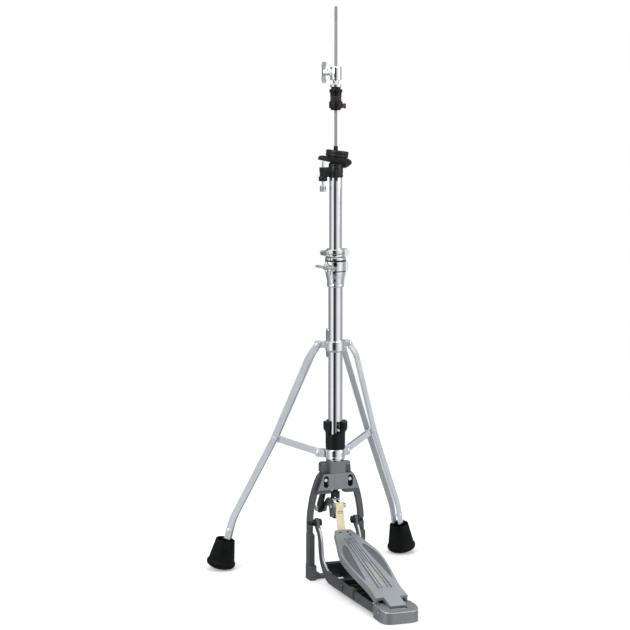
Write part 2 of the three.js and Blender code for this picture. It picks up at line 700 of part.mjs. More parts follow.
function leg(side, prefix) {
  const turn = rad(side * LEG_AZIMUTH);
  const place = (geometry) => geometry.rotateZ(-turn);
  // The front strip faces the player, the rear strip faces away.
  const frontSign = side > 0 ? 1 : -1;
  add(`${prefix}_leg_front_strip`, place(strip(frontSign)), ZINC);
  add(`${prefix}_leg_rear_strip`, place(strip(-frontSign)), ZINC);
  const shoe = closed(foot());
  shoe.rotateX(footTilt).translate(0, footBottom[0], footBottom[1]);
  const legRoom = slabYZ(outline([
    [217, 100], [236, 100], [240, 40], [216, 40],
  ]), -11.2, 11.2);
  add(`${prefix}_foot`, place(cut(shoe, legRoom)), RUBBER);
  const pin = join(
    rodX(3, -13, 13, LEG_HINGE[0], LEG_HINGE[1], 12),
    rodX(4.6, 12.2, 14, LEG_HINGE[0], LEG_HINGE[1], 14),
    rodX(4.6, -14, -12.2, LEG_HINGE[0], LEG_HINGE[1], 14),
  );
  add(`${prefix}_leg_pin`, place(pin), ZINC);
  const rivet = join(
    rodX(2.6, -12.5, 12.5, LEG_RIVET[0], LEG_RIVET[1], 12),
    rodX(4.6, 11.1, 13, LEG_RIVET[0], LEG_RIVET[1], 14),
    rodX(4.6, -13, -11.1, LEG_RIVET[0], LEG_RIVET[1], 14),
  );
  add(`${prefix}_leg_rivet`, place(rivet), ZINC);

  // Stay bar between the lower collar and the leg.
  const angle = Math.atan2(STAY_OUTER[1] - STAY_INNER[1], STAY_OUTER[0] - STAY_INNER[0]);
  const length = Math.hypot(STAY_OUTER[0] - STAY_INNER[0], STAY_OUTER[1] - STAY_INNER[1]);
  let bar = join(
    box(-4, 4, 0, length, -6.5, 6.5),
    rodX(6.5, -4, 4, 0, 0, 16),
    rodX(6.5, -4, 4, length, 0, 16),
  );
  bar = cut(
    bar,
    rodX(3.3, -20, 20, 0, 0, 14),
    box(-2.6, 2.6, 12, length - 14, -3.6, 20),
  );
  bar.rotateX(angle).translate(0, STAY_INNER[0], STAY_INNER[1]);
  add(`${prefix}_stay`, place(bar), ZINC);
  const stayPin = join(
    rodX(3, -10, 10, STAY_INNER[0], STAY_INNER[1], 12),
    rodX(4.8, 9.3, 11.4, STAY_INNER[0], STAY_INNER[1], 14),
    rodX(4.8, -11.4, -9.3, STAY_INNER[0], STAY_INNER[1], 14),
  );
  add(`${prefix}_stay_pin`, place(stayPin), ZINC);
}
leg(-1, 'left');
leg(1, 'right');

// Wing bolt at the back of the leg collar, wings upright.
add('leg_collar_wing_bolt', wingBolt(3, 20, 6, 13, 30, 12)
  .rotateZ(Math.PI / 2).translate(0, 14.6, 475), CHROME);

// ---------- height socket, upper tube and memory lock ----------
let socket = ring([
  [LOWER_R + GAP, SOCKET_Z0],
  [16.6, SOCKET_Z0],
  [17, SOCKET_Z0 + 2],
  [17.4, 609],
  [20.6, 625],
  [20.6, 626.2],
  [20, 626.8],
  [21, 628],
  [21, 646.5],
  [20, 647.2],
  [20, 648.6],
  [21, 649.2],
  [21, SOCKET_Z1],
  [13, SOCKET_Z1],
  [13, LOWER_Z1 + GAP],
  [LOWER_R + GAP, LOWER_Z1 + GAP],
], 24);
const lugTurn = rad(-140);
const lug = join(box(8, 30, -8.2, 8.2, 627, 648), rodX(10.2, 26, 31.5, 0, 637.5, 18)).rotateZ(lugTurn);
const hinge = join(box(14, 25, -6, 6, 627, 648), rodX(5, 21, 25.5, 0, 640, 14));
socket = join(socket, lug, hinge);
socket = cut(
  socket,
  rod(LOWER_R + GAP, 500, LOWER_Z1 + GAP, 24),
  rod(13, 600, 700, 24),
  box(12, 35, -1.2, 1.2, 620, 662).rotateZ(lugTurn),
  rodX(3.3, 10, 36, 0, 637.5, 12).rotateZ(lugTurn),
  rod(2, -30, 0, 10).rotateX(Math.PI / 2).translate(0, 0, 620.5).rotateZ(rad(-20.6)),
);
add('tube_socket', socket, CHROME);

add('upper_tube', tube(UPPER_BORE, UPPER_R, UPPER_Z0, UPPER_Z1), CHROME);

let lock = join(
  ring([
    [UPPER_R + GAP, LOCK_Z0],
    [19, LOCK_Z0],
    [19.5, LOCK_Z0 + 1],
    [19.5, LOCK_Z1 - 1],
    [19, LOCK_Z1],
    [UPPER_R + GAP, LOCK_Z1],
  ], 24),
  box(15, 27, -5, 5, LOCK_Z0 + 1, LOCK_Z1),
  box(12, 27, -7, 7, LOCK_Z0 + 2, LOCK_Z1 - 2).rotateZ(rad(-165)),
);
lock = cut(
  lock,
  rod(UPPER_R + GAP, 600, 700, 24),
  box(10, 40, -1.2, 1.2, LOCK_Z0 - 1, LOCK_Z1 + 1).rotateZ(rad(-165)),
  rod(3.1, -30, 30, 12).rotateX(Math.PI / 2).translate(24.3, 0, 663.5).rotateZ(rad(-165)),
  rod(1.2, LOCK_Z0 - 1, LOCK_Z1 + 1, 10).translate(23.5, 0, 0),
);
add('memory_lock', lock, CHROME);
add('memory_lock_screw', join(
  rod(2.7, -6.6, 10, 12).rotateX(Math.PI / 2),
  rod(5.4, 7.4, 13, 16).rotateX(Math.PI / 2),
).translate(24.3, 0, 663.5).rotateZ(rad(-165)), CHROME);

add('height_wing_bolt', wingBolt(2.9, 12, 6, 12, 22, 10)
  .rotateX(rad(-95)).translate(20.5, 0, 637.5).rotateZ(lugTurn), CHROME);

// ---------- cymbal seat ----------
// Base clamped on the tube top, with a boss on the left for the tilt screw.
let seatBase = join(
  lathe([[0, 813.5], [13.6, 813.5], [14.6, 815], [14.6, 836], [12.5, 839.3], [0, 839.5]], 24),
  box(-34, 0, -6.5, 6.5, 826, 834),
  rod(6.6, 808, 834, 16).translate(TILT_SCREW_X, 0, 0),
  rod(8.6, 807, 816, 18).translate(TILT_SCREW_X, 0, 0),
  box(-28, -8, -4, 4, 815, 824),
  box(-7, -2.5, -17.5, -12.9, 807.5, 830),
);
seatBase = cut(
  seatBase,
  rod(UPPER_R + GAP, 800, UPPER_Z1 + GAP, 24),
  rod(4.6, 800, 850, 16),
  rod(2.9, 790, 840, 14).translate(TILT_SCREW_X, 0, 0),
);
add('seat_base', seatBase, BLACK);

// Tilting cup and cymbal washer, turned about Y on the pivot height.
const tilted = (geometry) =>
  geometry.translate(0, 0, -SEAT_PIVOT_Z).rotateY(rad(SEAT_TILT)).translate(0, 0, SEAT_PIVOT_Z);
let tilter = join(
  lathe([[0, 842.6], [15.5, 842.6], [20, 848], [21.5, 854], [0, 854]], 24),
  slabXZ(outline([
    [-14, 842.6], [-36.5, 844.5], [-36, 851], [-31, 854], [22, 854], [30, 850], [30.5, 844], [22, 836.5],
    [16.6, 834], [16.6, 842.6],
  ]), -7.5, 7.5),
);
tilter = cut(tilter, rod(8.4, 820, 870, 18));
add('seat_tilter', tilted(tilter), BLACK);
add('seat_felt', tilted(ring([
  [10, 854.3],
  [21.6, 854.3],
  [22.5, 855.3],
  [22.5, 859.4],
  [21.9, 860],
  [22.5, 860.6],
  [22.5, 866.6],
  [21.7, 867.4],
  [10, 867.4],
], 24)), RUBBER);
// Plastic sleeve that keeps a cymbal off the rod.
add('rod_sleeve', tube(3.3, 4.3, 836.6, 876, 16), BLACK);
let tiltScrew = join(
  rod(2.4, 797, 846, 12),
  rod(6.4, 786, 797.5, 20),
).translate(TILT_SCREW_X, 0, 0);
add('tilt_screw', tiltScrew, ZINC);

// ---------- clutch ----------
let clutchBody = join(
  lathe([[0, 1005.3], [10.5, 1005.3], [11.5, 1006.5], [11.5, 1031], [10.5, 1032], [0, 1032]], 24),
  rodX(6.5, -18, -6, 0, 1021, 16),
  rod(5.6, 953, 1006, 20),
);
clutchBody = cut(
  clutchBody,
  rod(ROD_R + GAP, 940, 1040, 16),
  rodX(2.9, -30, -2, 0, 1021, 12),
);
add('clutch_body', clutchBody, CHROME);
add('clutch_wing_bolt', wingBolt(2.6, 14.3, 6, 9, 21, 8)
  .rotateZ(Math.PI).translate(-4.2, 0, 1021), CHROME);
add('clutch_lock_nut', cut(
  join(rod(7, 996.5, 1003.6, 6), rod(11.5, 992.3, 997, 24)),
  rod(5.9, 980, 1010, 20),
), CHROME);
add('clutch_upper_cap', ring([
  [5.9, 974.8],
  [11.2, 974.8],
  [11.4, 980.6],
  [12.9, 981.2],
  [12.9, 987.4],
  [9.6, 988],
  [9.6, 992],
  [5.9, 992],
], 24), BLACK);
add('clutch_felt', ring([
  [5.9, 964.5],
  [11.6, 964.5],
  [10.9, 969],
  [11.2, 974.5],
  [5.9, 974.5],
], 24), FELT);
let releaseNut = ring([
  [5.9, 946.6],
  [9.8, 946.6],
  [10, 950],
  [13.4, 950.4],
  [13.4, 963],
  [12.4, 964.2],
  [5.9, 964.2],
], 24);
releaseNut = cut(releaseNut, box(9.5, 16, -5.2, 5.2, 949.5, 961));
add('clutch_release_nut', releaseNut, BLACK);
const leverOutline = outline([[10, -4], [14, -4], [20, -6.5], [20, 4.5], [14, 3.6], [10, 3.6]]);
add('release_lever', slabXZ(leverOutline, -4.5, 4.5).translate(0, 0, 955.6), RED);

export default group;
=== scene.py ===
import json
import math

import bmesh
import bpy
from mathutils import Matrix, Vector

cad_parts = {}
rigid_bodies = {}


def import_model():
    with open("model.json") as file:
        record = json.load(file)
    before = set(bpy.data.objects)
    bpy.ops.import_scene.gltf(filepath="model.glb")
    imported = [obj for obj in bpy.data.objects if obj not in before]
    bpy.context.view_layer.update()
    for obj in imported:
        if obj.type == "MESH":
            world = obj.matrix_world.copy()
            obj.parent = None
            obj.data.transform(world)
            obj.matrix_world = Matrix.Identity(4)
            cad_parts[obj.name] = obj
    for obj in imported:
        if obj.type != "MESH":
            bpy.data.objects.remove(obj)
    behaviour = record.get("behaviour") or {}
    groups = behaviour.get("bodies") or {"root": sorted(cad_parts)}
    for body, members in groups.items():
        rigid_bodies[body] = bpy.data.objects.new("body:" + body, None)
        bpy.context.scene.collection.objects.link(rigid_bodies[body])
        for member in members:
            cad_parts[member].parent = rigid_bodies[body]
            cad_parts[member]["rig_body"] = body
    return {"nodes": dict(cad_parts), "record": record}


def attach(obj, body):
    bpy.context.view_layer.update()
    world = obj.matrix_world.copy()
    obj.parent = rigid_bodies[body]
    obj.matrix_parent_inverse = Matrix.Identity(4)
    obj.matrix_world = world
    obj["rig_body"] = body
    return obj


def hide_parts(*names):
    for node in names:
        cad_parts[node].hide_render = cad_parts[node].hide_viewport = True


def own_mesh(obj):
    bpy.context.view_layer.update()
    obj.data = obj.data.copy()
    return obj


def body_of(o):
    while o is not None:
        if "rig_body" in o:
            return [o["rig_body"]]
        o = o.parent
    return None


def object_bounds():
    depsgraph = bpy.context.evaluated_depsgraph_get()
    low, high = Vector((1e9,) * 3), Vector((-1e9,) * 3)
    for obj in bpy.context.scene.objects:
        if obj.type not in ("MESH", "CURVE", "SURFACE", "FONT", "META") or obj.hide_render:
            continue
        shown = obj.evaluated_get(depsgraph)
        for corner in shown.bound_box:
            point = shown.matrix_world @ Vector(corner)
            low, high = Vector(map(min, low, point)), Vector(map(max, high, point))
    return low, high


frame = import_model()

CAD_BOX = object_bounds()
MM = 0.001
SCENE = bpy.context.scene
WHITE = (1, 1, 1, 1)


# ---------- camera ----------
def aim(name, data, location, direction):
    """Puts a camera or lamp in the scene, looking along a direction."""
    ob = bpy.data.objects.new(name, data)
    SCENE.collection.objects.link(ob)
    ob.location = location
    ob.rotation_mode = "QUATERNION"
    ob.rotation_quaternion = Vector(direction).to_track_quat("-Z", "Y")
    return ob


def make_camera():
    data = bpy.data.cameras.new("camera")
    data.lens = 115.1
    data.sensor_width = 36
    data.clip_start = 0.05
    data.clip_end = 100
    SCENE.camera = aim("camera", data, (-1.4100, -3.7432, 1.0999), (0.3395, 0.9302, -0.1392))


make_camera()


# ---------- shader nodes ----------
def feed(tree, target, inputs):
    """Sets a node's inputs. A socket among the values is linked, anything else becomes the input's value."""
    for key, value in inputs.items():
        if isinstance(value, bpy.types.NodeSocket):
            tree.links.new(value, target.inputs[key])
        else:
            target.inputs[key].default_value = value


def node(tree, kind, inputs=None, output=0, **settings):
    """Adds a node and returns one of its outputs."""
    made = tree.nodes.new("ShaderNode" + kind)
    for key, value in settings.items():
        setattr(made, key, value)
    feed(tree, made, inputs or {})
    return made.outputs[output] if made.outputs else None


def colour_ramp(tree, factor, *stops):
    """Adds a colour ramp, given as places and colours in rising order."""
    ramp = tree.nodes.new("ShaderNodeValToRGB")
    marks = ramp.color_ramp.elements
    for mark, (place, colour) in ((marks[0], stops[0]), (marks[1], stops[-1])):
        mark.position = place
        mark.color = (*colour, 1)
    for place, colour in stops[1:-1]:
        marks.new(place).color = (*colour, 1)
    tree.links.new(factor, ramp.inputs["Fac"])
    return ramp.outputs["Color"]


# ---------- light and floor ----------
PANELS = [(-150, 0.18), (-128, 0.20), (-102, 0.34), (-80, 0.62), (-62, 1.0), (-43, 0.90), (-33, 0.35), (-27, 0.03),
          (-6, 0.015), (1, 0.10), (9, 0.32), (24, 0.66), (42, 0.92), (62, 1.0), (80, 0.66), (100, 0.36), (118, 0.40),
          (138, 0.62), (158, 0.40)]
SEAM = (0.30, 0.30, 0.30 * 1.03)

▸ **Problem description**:
Exactly the lines above from the one with "3.6], [10, 3.6]]);" to the one with "obj.matrix_world = Matrix.Identity(4)", both included, are to be quoted; leave the rest out.

▸ **Final answer**:
const leverOutline = outline([[10, -4], [14, -4], [20, -6.5], [20, 4.5], [14, 3.6], [10, 3.6]]);
add('release_lever', slabXZ(leverOutline, -4.5, 4.5).translate(0, 0, 955.6), RED);

export default group;
=== scene.py ===
import json
import math

import bmesh
import bpy
from mathutils import Matrix, Vector

cad_parts = {}
rigid_bodies = {}


def import_model():
    with open("model.json") as file:
        record = json.load(file)
    before = set(bpy.data.objects)
    bpy.ops.import_scene.gltf(filepath="model.glb")
    imported = [obj for obj in bpy.data.objects if obj not in before]
    bpy.context.view_layer.update()
    for obj in imported:
        if obj.type == "MESH":
            world = obj.matrix_world.copy()
            obj.parent = None
            obj.data.transform(world)
            obj.matrix_world = Matrix.Identity(4)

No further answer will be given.